I must close. Give my love to Mother and the boys, kiss Dear Rosa and tell her Pa thought of her Ma often while under fire, and I feel thankful to God that he has been so merciful to me and mine. Goodbye, my darling, and may the Giver of Good continue to watch over us in mercy. I am as ever your devoted husband.
Winston
My darling wife,
I know how anxious you are to hear from us, and I write every spare time. You will see by this that we are gradually closing upon the Yanks. We moved down from Baldwin yesterday. Our main force rests on the west side of the branch from your Uncle George's old place.
I don't know General Finegan's program, but I think if any Yankees sleep on the west side of Cedar Creek, it will be in their last sleep. Oh how I wish I could never see such a sight as I witnessed after the battle near Olustee Station, and then to think of the loved ones at home who have been left lonely in this life by the loss of a husband, son, or father, or some young lady whose love had been centered upon some dear one whose life is so suddenly cut off.
Those reflections are not sweet, and I'll not write of them. I think the General intends driving the enemy to their gun boats, and if he gets the force I learn is coming he will be able to do so. The sound drubbing we gave them before will prepare them to expect a second one when we meet. I don't suppose there has been a more decisive battle fought since the war commenced. We had about 4500 men in the fight and had 183 killed and 729 wounded. Some of our wounded have since died, some 20 I think.

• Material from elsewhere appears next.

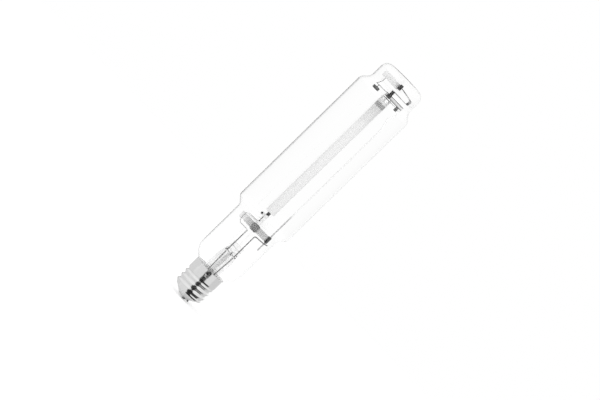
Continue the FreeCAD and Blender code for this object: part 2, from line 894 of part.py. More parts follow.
def make_arc_tube():
    bore = S.arc_radius - S.arc_wall
    height = S.arc_top_height - S.arc_foot_height
    publish("arc_tube", tube("arc_tube", S.arc_radius, bore, height, x=S.arc_x, z=S.arc_foot_height))
    plug_feet = {
        "lower_plug": S.arc_foot_height + S.plug_recess,
        "upper_plug": S.arc_top_height - S.plug_recess - S.plug_height,
    }
    for name, foot in plug_feet.items():
        publish(name, tube(name, bore, S.end_tube_radius, S.plug_height, x=S.arc_x, z=foot))
    shield_radius = S.arc_radius + S.shield_wall
    shield_foot = S.arc_top_height - S.shield_height
    band = cylinder("shield_outside", shield_radius, S.shield_height, x=S.arc_x, z=shield_foot)
    bind(band, Angle=S.shield_wrap_angle)
    band.Placement.Rotation = FreeCAD.Rotation(UP, float(S.shield_seam_angle))
    core = cylinder("shield_bore", S.arc_radius, S.shield_height, x=S.arc_x, z=shield_foot)
    publish("heat_shield", cut("heat_shield", band, core))


def make_end_tube(name, outer_end, inner_end, inward):
    """A metal tube through a plug, shut outside and closed on the electrode inside. inward is 1 or -1."""
    bore = S.end_tube_radius - S.end_tube_wall
    floor = S.end_tube_floor * inward
    body = turned_body(name, [
        (0, outer_end),
        (S.end_tube_radius, outer_end),
        (S.end_tube_radius, inner_end),
        (S.electrode_radius, inner_end),
        (S.electrode_radius, inner_end - floor),
        (bore, inner_end - floor),
        (bore, outer_end + floor),
        (0, outer_end + floor),
    ])
    place(body, x=S.arc_x)
    publish(name, body)


def make_electrode(name, rod_root, inward):
    """A rod from inside the end tube to its tip in the arc tube, with a coil. inward is 1 or -1."""
    low = rod_root if inward > 0 else rod_root - S.electrode_reach
    rod = cylinder(name + "_rod", S.electrode_radius, S.electrode_reach, x=S.arc_x, z=low)
    publish(name + "_rod", rod)
    tip = rod_root + S.electrode_reach * inward
    coil_foot = tip - S.coil_inset * inward
    if inward > 0:
        coil_foot = coil_foot - S.coil_height
    coil_radius = float(S.electrode_radius + S.coil_wire_radius)
    helix = Part.makeHelix(float(S.coil_pitch), float(S.coil_height), coil_radius)
    circle = Part.makeCircle(float(S.coil_wire_radius), Vector(coil_radius, 0, 0), Vector(0, 1, 0))
    section = Part.Wire(circle)
    coil = solid_feature(name + "_coil", Part.Wire(helix.Edges).makePipeShell([section], True, True))
    publish(name + "_coil", place(coil, x=S.arc_x, z=coil_foot))


def make_arc_tube_ends():
    lower_inner = S.arc_foot_height + S.end_tube_inside
    upper_inner = S.arc_top_height - S.end_tube_inside
    make_end_tube("lower_end_tube", S.lower_end_tube_foot, lower_inner, 1)
    make_end_tube("upper_end_tube", S.upper_end_tube_top, upper_inner, -1)
    make_electrode("lower_electrode", lower_inner - S.end_tube_floor * 2, 1)
    make_electrode("upper_electrode", upper_inner + S.end_tube_floor * 2, -1)


def make_lower_tab():
    """A band on the lower end tube with an ear that the return wire is welded to."""
    band_radius = S.end_tube_radius + S.tab_thickness
    band = tube("tab_band", band_radius, S.end_tube_radius, S.tab_height, x=S.arc_x, z=S.tab_foot_height)
    ear_front = return_plane() + S.return_radius
    ear = box("tab_ear", S.tab_reach - S.end_tube_radius, S.tab_thickness, S.tab_height,
              S.arc_x - S.tab_reach, ear_front, S.tab_foot_height)
    joined = doc.addObject("Part::Fuse", "tab_joined")
    joined.Base = band
    joined.Tool = ear
    core = cylinder("tab_core", S.end_tube_radius, S.tab_height, x=S.arc_x, z=S.tab_foot_height)
    publish("lower_weld_tab", cut("lower_weld_tab", joined, core))


# Head of the frame, in the dome


def make_cross_strap():
    """A channel open to the front, with a hole in each flange for the upper end tube."""
    length = S.strap_right_x - S.strap_left_x
    depth = S.strap_back_y - S.strap_front_y
    bar = box("strap_bar", length, depth, S.strap_height,
              S.strap_left_x, S.strap_front_y, S.strap_foot_height)
    hollow = box("strap_hollow", length, depth - S.strip_thickness, S.strap_height - S.strap_flange * 2,
                 S.strap_left_x, S.strap_front_y, S.strap_foot_height + S.strap_flange)
    hole = cylinder("strap_hole", S.end_tube_radius, S.strap_height, x=S.arc_x, z=S.strap_foot_height)
    publish("upper_cross_strap", cut("upper_cross_strap", cut("strap_channel", bar, hollow), hole))


def make_rod_tab(rod):
    """A block under the strap's lower flange that takes the rod's end."""
    foot = S.rod_end_height - S.rod_tab_drop
    block = box("rod_tab_block", S.rod_tab_width, S.rod_tab_depth, S.strap_foot_height - foot,
                S.rod_end_x - S.rod_tab_overhang, rod_depth() - S.rod_tab_depth / 2, foot)
    publish("rod_tab", cut("rod_tab", block, rod))


def make_getter():
    arm = box("getter_arm", S.arm_right_x - S.arm_left_x, S.arm_thickness, S.arm_height,
              S.arm_left_x, S.strap_back_y, S.arm_foot_height)
    publish("getter_arm", arm)
    inner = S.getter_radius - S.getter_width
    wall = S.getter_floor
    ring = turned_body("getter_ring", [
        (inner, 0),
        (S.getter_radius, 0),
        (S.getter_radius, S.getter_height),
        (S.getter_radius - wall, S.getter_height),
        (S.getter_radius - wall, wall),
        (inner + wall, wall),
        (inner + wall, S.getter_height),
        (inner, S.getter_height),
    ])
    ring.Placement = FreeCAD.Placement(Vector(), FreeCAD.Rotation(Vector(1, 0, 0), float(S.getter_tilt)))
    place(ring, x=S.getter_x, z=S.getter_level)
    publish("getter_ring", ring)
    wire_depth = S.strap_back_y - S.getter_wire_radius
    rise = S.arm_foot_height + S.arm_height - S.getter_level
    hanger = cylinder("getter_hanger", S.getter_wire_radius, rise,
                      x=S.getter_x, y=wire_depth, z=S.getter_level)
    publish("getter_wire", cut("getter_wire", hanger, ring))


def upright_plane(angle, x):
    """Places a flat outline so that its x runs out at an angle about +Z and its y runs up."""
    stand = FreeCAD.Rotation(Vector(1, 0, 0), 90)
    swing = FreeCAD.Rotation(UP, angle)
    return FreeCAD.Placement(Vector(x, 0, 0), swing.multiply(stand))


def reach_to_glass(x, angle):
    """Distance from a point on the X axis to the dome's inside along an angle, less the springs' gap."""
    inside = float(S.dome_radius - S.glass_wall - S.spring_gap)
    across = x * math.sin(math.radians(angle))
    along = x * math.cos(math.radians(angle))
    return math.sqrt(inside ** 2 - across ** 2) - along


def make_spring_pin():
    pin = cylinder("spring_pin", S.pin_radius, S.pin_height, x=S.pin_x, z=S.pin_foot_height)
    return publish("spring_pin", pin)


def make_right_spring(pin):
    """A leaf from the upper end tube out to the glass and back over itself to the pin."""
    angle = float(S.right_spring_angle)
    start_x = float(S.arc_x)
    half = float(S.right_spring_thickness) / 2
    level = float(S.upper_end_tube_top) + half
    turn = float(S.right_spring_turn)
    half_width = float(S.right_spring_width) / 2
    glass = float(S.dome_radius - S.glass_wall - S.spring_gap)
    reach = reach_to_glass(start_x, angle) - (glass - math.sqrt(glass ** 2 - half_width ** 2)) - half
    upper = level + 2 * turn
    pin_reach = (float(S.pin_x) - start_x) * math.cos(math.radians(angle))
    end_height = float(S.pin_foot_height) + float(S.pin_height) / 2
    points = [
        Vector(-float(S.end_tube_radius), level, 0),
        Vector(reach, level, 0),
        Vector(reach, upper, 0),
        Vector(pin_reach + 2 * turn, end_height, 0),
        Vector(pin_reach, end_height, 0),
    ]
    placement = upright_plane(angle, start_x)
    placement.Base += placement.Rotation.multVec(Vector(0, 0, -half_width))
    bends = [turn, S.right_spring_return_turn, turn]
    leaf = strip("right_leaf", points, bends, S.right_spring_thickness, S.right_spring_width, placement)
    publish("right_spring", cut("right_spring", leaf, pin))


def left_spring_frame():
    return FreeCAD.Placement(Vector(float(S.pin_x), 0, float(S.left_spring_foot)),
                             FreeCAD.Rotation(UP, float(S.left_spring_angle)))


def make_left_spring():
    """A band on edge from the pin out to the glass, turned back at its end."""
    half = float(S.spring_thickness) / 2
    turn = float(S.left_spring_turn)
    behind_pin = -float(S.pin_radius) - half
    reach = reach_to_glass(float(S.pin_x), float(S.left_spring_angle)) - half
    points = [
        Vector(float(S.left_spring_start), behind_pin, 0),
        Vector(reach, behind_pin, 0),
        Vector(reach, behind_pin + 2 * turn, 0),
        Vector(reach - float(S.left_spring_return), behind_pin + 2 * turn, 0),
    ]
    publish("left_spring", strip(
        "left_spring", points, [turn, turn], S.spring_thickness, S.left_spring_width, left_spring_frame()))


def make_left_stay():
    """A wire from the arm of the getter up to the left spring's inner face."""
    half = float(S.spring_thickness) / 2
    inner_face = float(S.stay_radius) - float(S.pin_radius)
    reach = reach_to_glass(float(S.pin_x), float(S.left_spring_angle)) - half - float(S.stay_from_glass)
    top = float(S.left_spring_width - S.stay_top_inset)
    high = left_spring_frame().multVec(Vector(reach, inner_face, top))
    arm_front = float(S.strap_back_y) - float(S.stay_radius)
    foot_x = float(S.arm_left_x + S.stay_radius + S.stay_inset)
    arm_foot = float(S.arm_foot_height)
    publish("left_stay", wire("left_stay", S.stay_radius, [
        Vector(foot_x, arm_front, arm_foot),
        Vector(foot_x, arm_front, arm_foot + float(S.arm_height)),
        Vector(high.x, high.y, float(S.left_spring_foot - S.stay_bend_drop)),
        high,
    ], [S.stay_foot_bend, S.stay_top_bend]))


def make_all():
    left_lead = make_left_lead()
    right_lead = make_right_lead()
    bulb_outside = make_outer_bulb()
    make_stem(left_lead, right_lead)
    make_cap_shell()
    make_insulator()
    make_centre_contact()
    make_contact_solder(left_lead)
    make_basing_cement(bulb_outside, right_lead)
    rod = make_side_rod()
    make_return_wire()
    make_bridge()
    make_arc_tube()
    make_arc_tube_ends()
    make_lower_tab()
    make_cross_strap()
    make_rod_tab(rod)
    make_getter()
    pin = make_spring_pin()
    make_right_spring(pin)
    make_left_spring()
    make_left_stay()


def check_document():
    doc.recompute()
    for item in doc.Objects:
        if "Invalid" in item.State or "Error" in item.State:
            raise RuntimeError("the document object " + item.Label + " failed to recompute")
    for name, item in parts.items():
        shape = item.Shape
        if shape.isNull() or not shape.isValid() or not shape.Solids or shape.Volume <= 0:
            raise RuntimeError("the sub-part " + name + " has no sound solid")


def export_parts():
    os.makedirs("parts", exist_ok=True)
    for name, item in parts.items():
        item.Shape.exportStep("parts/" + name + ".step")


make_all()
check_document()
export_parts()
for name, item in parts.items():
    bounds = item.Shape.BoundBox
    low = [round(value, 2) for value in (bounds.XMin, bounds.YMin, bounds.ZMin)]
    high = [round(value, 2) for value in (bounds.XMax, bounds.YMax, bounds.ZMax)]
    print(name, len(item.Shape.Solids), "solid", round(item.Shape.Volume, 1), "mm3", low, high)
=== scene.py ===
"""A tubular high pressure sodium lamp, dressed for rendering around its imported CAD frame.

Lengths are in millimetres unless a docstring says otherwise, and meshes are made in metres. The lamp stands
on its centre contact along +Z, and its photographed side faces -Y.
"""
import logging
import math
from contextlib import contextmanager
from dataclasses import asdict, dataclass
from enum import Enum
from typing import Any, Callable, Iterable, Iterator, Sequence

import bmesh
import bpy
import numpy as np
from mathutils import Matrix, Vector


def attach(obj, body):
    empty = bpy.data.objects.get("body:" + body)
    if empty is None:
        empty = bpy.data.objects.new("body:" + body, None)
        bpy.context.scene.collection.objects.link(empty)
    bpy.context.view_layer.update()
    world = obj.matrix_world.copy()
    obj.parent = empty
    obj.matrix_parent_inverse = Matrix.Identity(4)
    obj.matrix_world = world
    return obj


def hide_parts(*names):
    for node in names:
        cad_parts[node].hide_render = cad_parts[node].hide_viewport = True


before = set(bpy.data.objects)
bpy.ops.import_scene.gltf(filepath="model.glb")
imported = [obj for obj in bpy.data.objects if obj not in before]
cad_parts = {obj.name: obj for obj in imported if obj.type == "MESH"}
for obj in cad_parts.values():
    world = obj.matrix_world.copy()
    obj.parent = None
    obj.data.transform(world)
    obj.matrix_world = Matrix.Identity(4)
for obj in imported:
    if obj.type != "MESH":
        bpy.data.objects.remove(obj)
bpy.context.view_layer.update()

BODY = "root"
LOG = logging.getLogger("lamp")

MM = 0.001
FULL_TURN = 2 * math.pi
SAME_POINT = 1e-7
SAME_CORNER = 2e-6
ON_AXIS = 1e-6
FLAT_ANGLE = math.radians(0.5)
SHARP_ANGLE = math.radians(32)
EASED_ANGLE = math.radians(40)
EASED_STEPS = 2
BEND_STEPS = 10
WIRE_SIDES = 20
MARK_SIDES = 16
MARK_RINGS = 8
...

The Yanks had, from the best information, 11,700 men. We have over 600 in our hands, and we buried over 500 of their dead and they carried off nearly or quite 2000 wounded, so their loss was not less than 3,000 men or 1/4 of their command. They did not stop running until they reached Camp Finegan.
If we had only pressed them after the fight, we could have captured the whole army. I hear that General Colquitt wanted to follow them, but General Finegan opposed. Colonel Hopkins told me that General Finegan ordered General Colquitt to fall back during the fight but Colquitt sent him word it was no time to fall back and told him to send him more men, which he did and we have one of the best victories recorded. I want Gen. Colquitt to have all the credit due him.
I am well but as near worn out as any man you ever saw, and so black that I am ashamed. I left Camp Cooper on the 6th and had on a dirty shirt and I have changed but once since that time. I have clean clothes in Lake City, but they had as well not be for the good they do, as I am kept so constantly going I can't get them, and we are not still long enough to wash one.
I hope God in his goodness will soon deliver us from this awful condition. Give love to Mother and boys and kind remembrance to all friends, give a kiss and love to dear Rosa and accept for yourself the love and devotion of a sincere and loving husband. Direct to Camp Finegan care of Colonel McCormick.
Winston Stephens
With a sad heart I begin another journal. On Sunday, February 28, dear Mother was taken with a congestive chill. On Friday, March 4, Davis came with the news of the death of my dear, dear husband. He was killed in battle near Jacksonville on the first of March.
Mother grew worse and on Sunday, March 6, she was taken from us between 12 and 1 O'clock. She passed quietly away, (Typhoid pneumonia). At 7 p.m. I gave birth to a dear little boy, which although three or four weeks before the time, the Lord still spared to me.
Mother was buried on the 7th and Rosa was taken with fever, but recovered after two days... I have named my baby Winston, the sweet name of that dear lost one, my husband, almost my life. God grant that his son, whom he longed for, but was not spared to see, may be like him.
I now begin as it were a new life and I pray that the Lord will give me strength to bear up under this great affliction, and with His help and the example of those two dear ones now with Him, I may be enabled to do my duty in this life and be prepared when the Lord calls me to meet them in that better world, where there will be no parting and no more sorrow.